Stored items from a collection

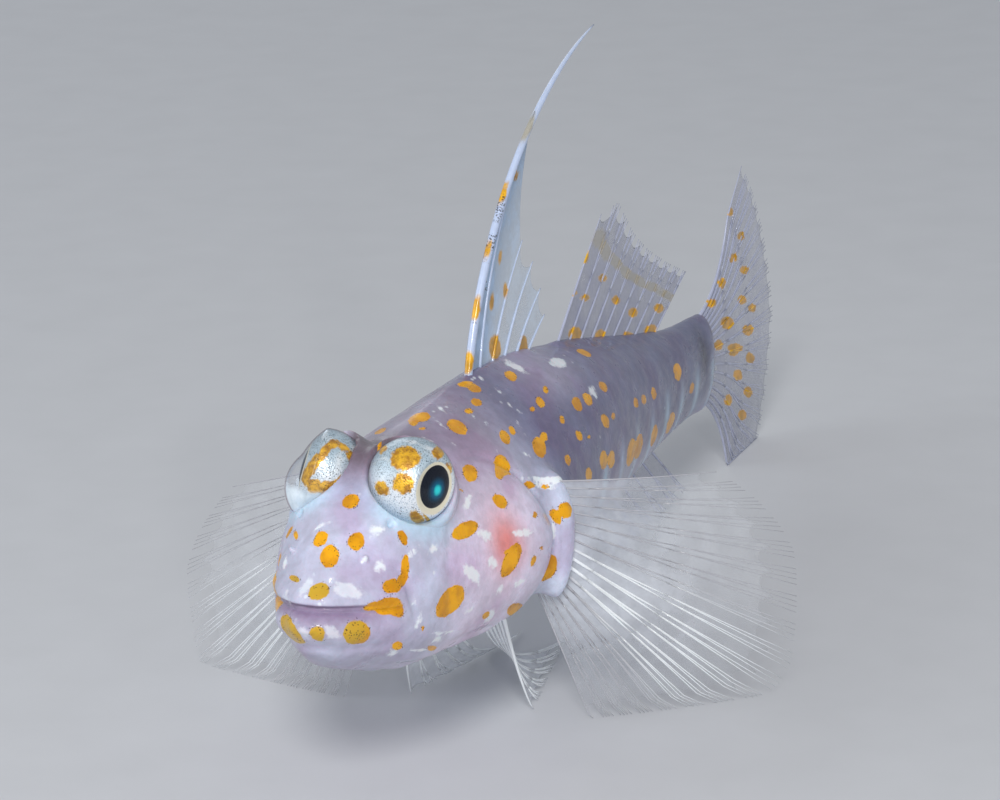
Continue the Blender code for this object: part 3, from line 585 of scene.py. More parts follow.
skinLook = {
    "spot": (0.90, 0.43, 0.003), "spotDeep": (0.66, 0.28, 0.002), "spotDull": (0.56, 0.38, 0.035),
    # fleck: white of the skin's silvery flecks and of its painted glints
    # groove: painted shade between the eyes
    "dot": (0.03, 0.02, 0.015), "fleckAndGlint": (0.93, 0.97, 1.0), "shadeBetweenEyes": (0.115, 0.092, 0.105),
    "face": (0.50, 0.50, 0.63), "cheek": (0.64, 0.56, 0.69), "gill": (0.80, 0.22, 0.17),
    "nape": (0.29, 0.255, 0.34), "trunk": (0.155, 0.155, 0.25), "tail": (0.13, 0.14, 0.23),
    # mouth: the mauve inside of the mouth, also used as painted shade in its crack, at its corners and on
    # the lower lip
    "belly": (0.60, 0.64, 0.76), "underEye": (0.48, 0.66, 0.80), "mouthAndShade": (0.27, 0.19, 0.31),
    "finBase": (0.62, 0.66, 0.80), "blotch": (0.03, 0.03, 0.06),
    "barStart": 32.5, "barGap": 3.9,
}


def blend(a, b, t):
    return a + (np.array(b) - a) * np.clip(t, 0, 1)[:, None]


def skinTint(p):
    s, x, z = p.T
    c = skinLook
    tint = np.tile(np.array(c["face"]), (len(p), 1))
    tint = blend(tint, c["cheek"], smoothStep(s, 5, 9) * smoothStep(s, 17, 14))
    tint = blend(tint, c["nape"], smoothStep(z, 1.5, 5.5) * smoothStep(s, 7.5, 11))
    tint = blend(tint, c["trunk"], smoothStep(s, 15, 21) * smoothStep(z, -4.5, 0.5))
    tint = blend(tint, c["belly"], smoothStep(z, -2.8, -5.4) * smoothStep(s, 14, 20))
    tint = blend(tint, c["tail"], smoothStep(s, 34, 50) * smoothStep(z, -4.0, -1.0) * 0.9)
    tint = blend(tint, c["cheek"], 0.34 * bump(s, 26.0, 4.0) * smoothStep(z, 3.4, 5.6))
    tint = blend(tint, c["blotch"], 0.95 * bump(s, 53.9, 1.0) * bump(z, 0.9, 1.4))
    gill = bump(s, 11.7, 1.3) * bump(z, -0.1, 1.5) * (np.abs(x) > 3)
    tint = blend(tint, c["gill"], 0.85 * gill)
    e = eyes["centre"]
    far = np.sqrt((s - e[0]) ** 2 + (np.abs(x) - e[1]) ** 2 + (z - e[2]) ** 2)
    under = smoothStep(far, 4.1, 2.5) * smoothStep(z - e[2], 1.0, -1.2) * smoothStep(s, 9.0, 6.2)
    tint = blend(tint, c["underEye"], 0.9 * under)
    far = np.sqrt(((s - 18.4) / 1.9) ** 2 + ((z + 1.4) / 3.4) ** 2)  # where the pectoral fin grows out
    tint = blend(tint, c["finBase"], 0.85 * smoothStep(far, 1.25, 0.6) * smoothStep(np.abs(x), 4.2, 5.2))
    # painted shade: the underside of the head's front is darkened by up to 18%
    tint *= 1 - 0.18 * (smoothStep(z, -2.4, -4.2) * smoothStep(s, 8, 4))[:, None]
    shadeBetweenEyes = smoothStep(np.abs(x), 2.1, 0.9) * smoothStep(z, 2.4, 3.6)  # painted shade in the groove between the eyes
    shadeBetweenEyes *= smoothStep(s, 4.4, 6.2) * smoothStep(s, 12.5, 9.0)
    tint = blend(tint, c["shadeBetweenEyes"], 0.9 * shadeBetweenEyes)
    # the mouth's mauve inside shows in its crack; painted shade darkens the crack, the crease at the
    # corners and the lower lip under the upper one
    above = mouthHeight(s, z)
    slitAndShade = smoothStep(above, 0.5, 0.3) * smoothStep(above, -0.75, -0.1) * smoothStep(s, 2.8, 1.0)
    slitAndShade = np.maximum(slitAndShade, 0.7 * bump(above, 0.0, 0.14) * smoothStep(s, 3.7, 3.2))
    tint = blend(tint, c["mouthAndShade"], 0.85 * slitAndShade)
    lipShade = bump(above, -0.62, 0.55) * smoothStep(s, 3.0, 1.2) * smoothStep(np.abs(x - 0.9), 2.0, 0.8)
    tint = blend(tint, c["mouthAndShade"], 0.45 * lipShade)
    bars = 0.5 + 0.5 * np.cos((s + 0.15 * z - c["barStart"]) * 2 * math.pi / c["barGap"])
    bars = bars**5 * smoothStep(s, 20, 26) * smoothStep(z, 1.2, -0.8) * smoothStep(z, -5.4, -3.6)
    tint = blend(tint, c["underEye"], 0.6 * bars)
    return tint


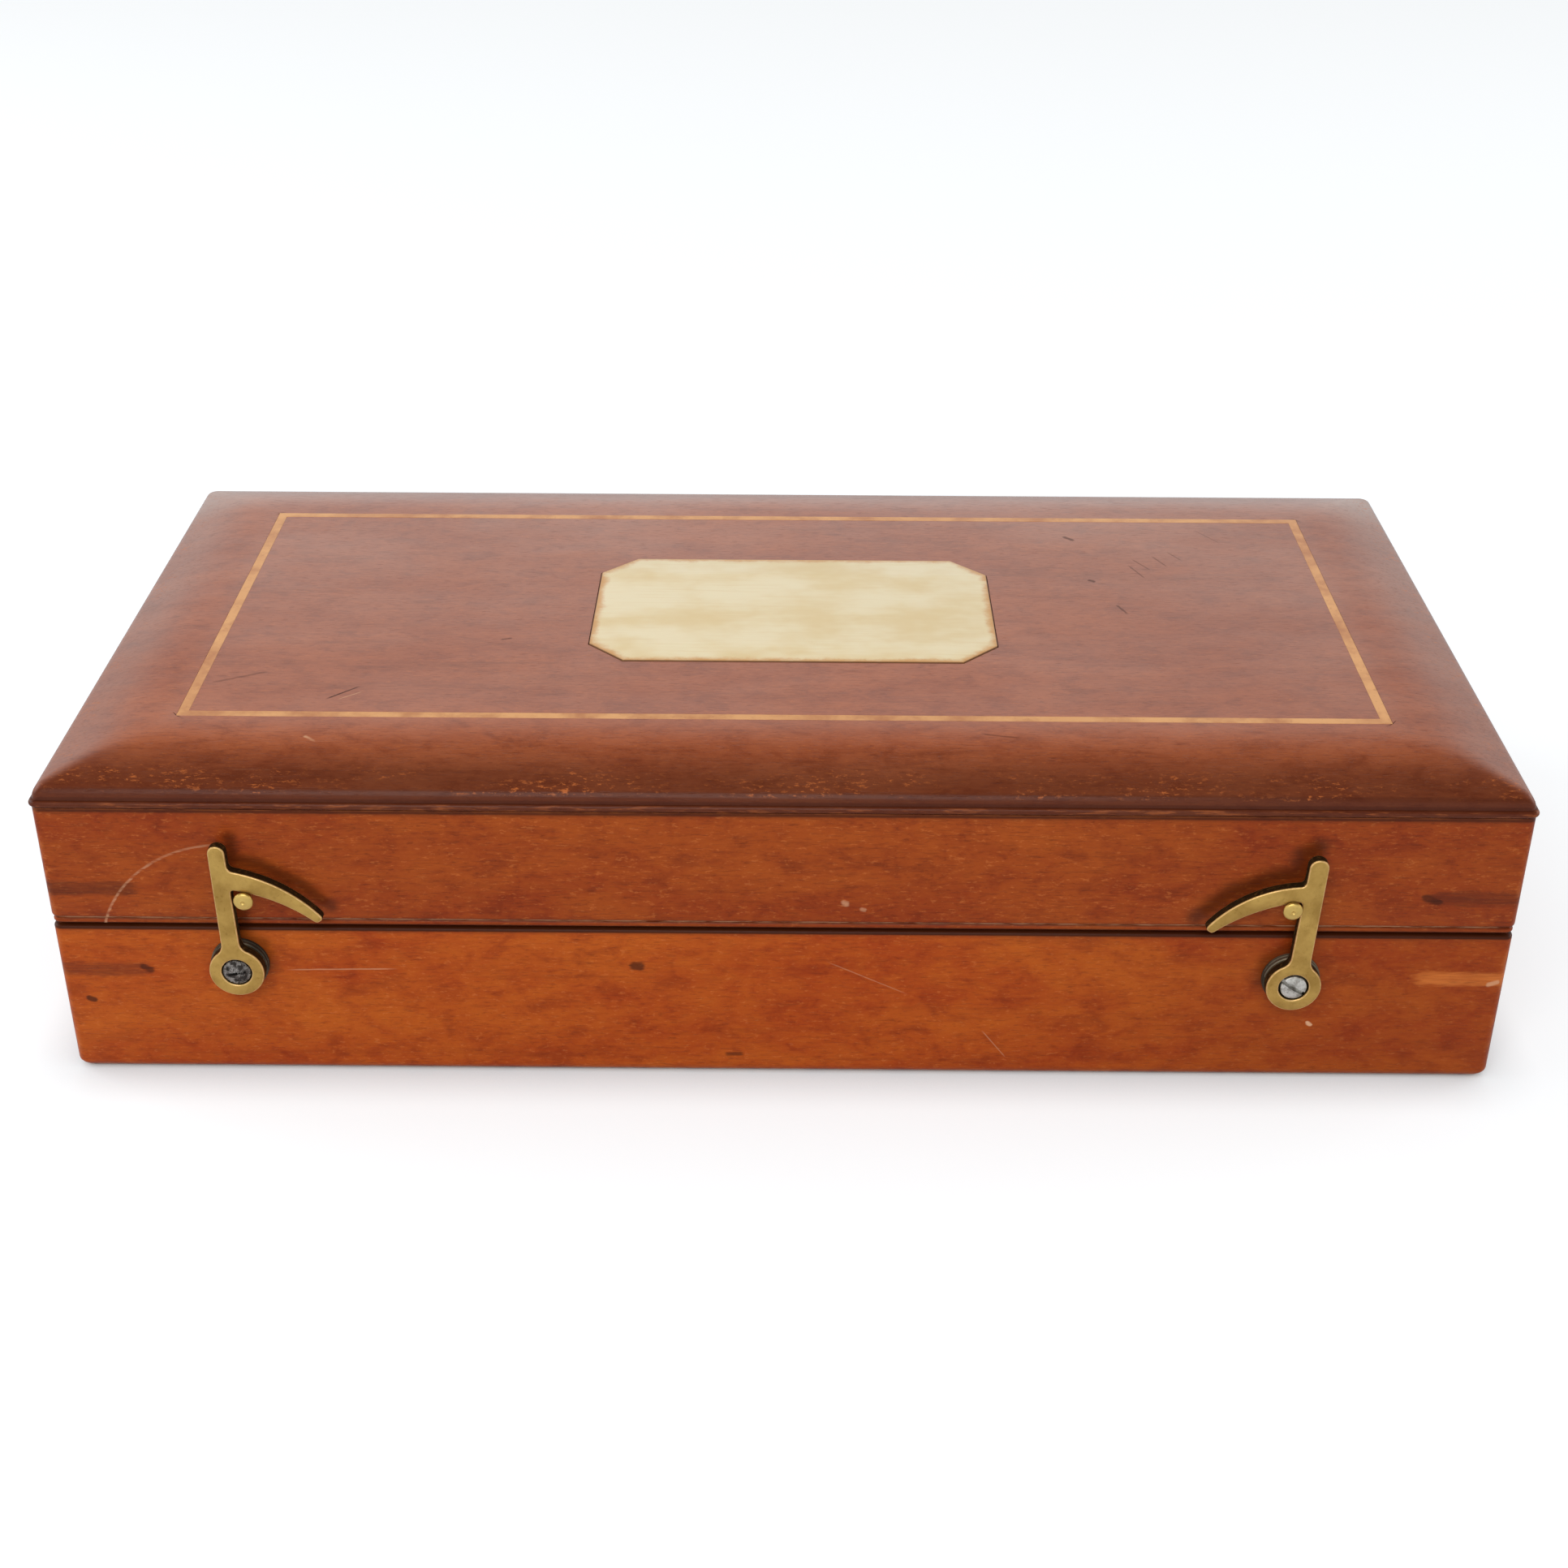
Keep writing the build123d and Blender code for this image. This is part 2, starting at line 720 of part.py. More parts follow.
# Thermometer
def make_thermometer():
    """The plate, the glass tube on it and the two clips that hold the tube."""
    plate_floor = block_top - plate_well_depth + slot_clearance
    plate_top = plate_floor + plate_thickness
    half_plate = plate_length / 2
    y_low = thermometer_y - plate_breadth / 2
    plate = slab(-half_plate, half_plate, y_low, y_low + plate_breadth, plate_floor, plate_top)
    nodes["thermometer_plate"] = chamfer(plate.edges().filter_by(Axis.Z), plate_corner)
    tube_z = plate_top + bulb_tube_radius
    half_tube = half_plate - tube_margin
    start = -half_tube
    tube = peg(start, thermometer_y, tube_z, bulb_tube_radius, bulb_tube_length, (1, 0, 0))
    tube += peg(start + bulb_tube_length / 2, thermometer_y, tube_z, tube_radius,
                2 * half_tube - bulb_tube_length / 2, (1, 0, 0))
    nodes["thermometer_tube"] = tube
    clip_x = half_tube - clip_inset
    nodes["thermometer_clips"] = [tube_clip(x, plate_top, tube_z) for x in (-clip_x, clip_x)]


def tube_clip(x, plate_top, tube_z):
    """A strap of brass bent over the tube, with a foot on each side."""
    inner = tube_radius + clip_fit
    outer = inner + clip_wall
    foot = plate_breadth / 2 - clip_wall
    low = x - clip_width / 2
    high = x + clip_width / 2
    strap = slab(low, high, thermometer_y - outer, thermometer_y + outer, plate_top, tube_z + outer)
    strap += slab(low, high, thermometer_y - foot, thermometer_y + foot, plate_top, plate_top + clip_wall)
    return strap - slab(low - overcut, high + overcut, thermometer_y - inner, thermometer_y + inner,
                        plate_top - overcut, tube_z + inner)


# Fitted block
def make_block():
    """The block that fills the base, with a seat for each piece of the set."""
    block = slab(-block_half_length, block_half_length, -block_half_width, block_half_width,
                 base_board, block_top)
    block -= rod(ball_x, hydrometer_y, base_board - overcut, ball_well / 2, base_height, (0, 0, 1))
    half_channel = collar_radius + stem_channel_clearance
    block -= slab(stem_root_x, stem_top_x + slot_clearance, hydrometer_y - half_channel,
                  hydrometer_y + half_channel, axis_z - collar_radius - slot_clearance, base_height)
    half_bulb = bulb_radius + bulb_channel_clearance
    block -= slab(bulb_tip_x - slot_clearance, stem_root_x + slot_clearance, hydrometer_y - half_bulb,
                  hydrometer_y + half_bulb, axis_z - bulb_radius - slot_clearance, base_height)
    for index in range(weight_count):
        half_slot = weight_thickness / 2 + slot_clearance
        reach = weight_radius(index) + slot_clearance
        slot_x = weight_x(index)
        block -= slab(slot_x - half_slot, slot_x + half_slot, weight_y - reach, weight_y + reach,
                      slot_floor, base_height)
    half_well = plate_length / 2 + plate_well_clearance
    block -= slab(-half_well, half_well, thermometer_y - plate_well / 2, thermometer_y + plate_well / 2,
                  block_top - plate_well_depth, base_height)
    finger_reach = plate_well / 2 + back_web / 2
    block -= rod(0, thermometer_y - finger_reach, block_top, finger_well_radius, 2 * finger_reach, (0, 1, 0))
    nodes["fitted_block"] = block


def solids_of(shape):
    """The separate solids of a node, as a flat list."""
    if isinstance(shape, (list, tuple)):
        return [solid for piece in shape for solid in solids_of(piece)]
    return list(shape.solids())


def write_nodes():
    """Write one file for each node."""
    os.makedirs("parts", exist_ok=True)
    for name, shape in nodes.items():
        solids = solids_of(shape)
        piece = solids[0] if len(solids) == 1 else Compound(children=solids)
        export_step(piece, f"parts/{name}.step")


make_base()
make_lid()
make_hinges()
make_hooks()
make_hydrometer()
make_weights()
make_thermometer()
make_block()
write_nodes()
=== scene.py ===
import logging
import math
from dataclasses import dataclass, replace
from enum import Enum
from typing import Callable, Sequence

import bmesh
import bpy
from mathutils import Matrix, Vector


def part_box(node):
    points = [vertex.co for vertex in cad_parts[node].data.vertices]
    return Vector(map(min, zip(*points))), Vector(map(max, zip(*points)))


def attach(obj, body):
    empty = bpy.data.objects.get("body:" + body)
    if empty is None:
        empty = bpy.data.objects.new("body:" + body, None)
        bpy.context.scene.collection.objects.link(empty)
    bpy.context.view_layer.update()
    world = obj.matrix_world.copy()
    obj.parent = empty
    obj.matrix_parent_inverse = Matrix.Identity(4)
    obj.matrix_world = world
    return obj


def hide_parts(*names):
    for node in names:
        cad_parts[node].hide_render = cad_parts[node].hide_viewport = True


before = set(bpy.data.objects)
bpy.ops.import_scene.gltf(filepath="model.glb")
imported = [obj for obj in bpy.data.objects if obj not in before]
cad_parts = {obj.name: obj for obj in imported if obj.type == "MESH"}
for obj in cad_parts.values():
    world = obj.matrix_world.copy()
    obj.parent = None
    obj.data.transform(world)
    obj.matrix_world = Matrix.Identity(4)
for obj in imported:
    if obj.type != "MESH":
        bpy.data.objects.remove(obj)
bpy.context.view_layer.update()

# A cased hydrometer set in its closed mahogany case: the looks of every piece.
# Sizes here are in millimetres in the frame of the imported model; a mesh is scaled to metres when it is made.

MM = 0.001
LOG = logging.getLogger("cased_set")

Point = tuple[float, float, float]
Flat = tuple[float, float]
Number = int | float


class Body(Enum):
    """The bodies that a piece can ride on."""

    CASE = "case"
    LID = "lid"
    LEFT_HOOK = "left_hook"
    RIGHT_HOOK = "right_hook"


class Side(Enum):
    """The two ends of the case; the value is the sign of X there."""

    LEFT = -1
    RIGHT = 1

    @property
    def word(self) -> str:
        """The side's name as the pieces use it."""
        return self.name.lower()


class Grain(Enum):
    """The axis that the grain of a board runs along."""

    ALONG_X = "x"
    ALONG_Y = "y"


class Tone(Enum):
    """What a mark or a rubbed line shows: bare lighter wood, dirt, or a pale bruise in the polish; a pale line along
    an arris is partly a painted highlight.
    """

    LIGHT = "light"
    DARK = "dark"
    PALE = "pale"


def extent(node: str) -> tuple[Vector, Vector]:
    """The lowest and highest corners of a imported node.

    Args:
        node: the node's name.

    Returns:
        Both corners, in millimetres.
    """
    low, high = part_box(node)
    return low / MM, high / MM


def centre(node: str) -> Vector:
    """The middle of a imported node's box, in millimetres."""
    low, high = extent(node)
    return (low + high) / 2


@dataclass(frozen=True)
class Paint:
    """A colour as it looks on a screen, each channel from 0 to 255."""

    red: float
    green: float
    blue: float

    def linear(self) -> tuple[float, float, float, float]:
        """The colour as the shader wants it, with an alpha of one."""
        channels = []
        for value in (self.red, self.green, self.blue):
            share = value / 255
            channels.append(share / 12.92 if share <= 0.04045 else ((share + 0.055) / 1.055) ** 2.4)
        return (*channels, 1.0)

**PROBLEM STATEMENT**
Keep both end lines and retype everything in the records above from the line containing "points = [vertex.co" through the line containing "if empty is", exactly, with nothing else.

**CORRECT RESULT**
    points = [vertex.co for vertex in cad_parts[node].data.vertices]
    return Vector(map(min, zip(*points))), Vector(map(max, zip(*points)))


def attach(obj, body):
    empty = bpy.data.objects.get("body:" + body)
    if empty is None:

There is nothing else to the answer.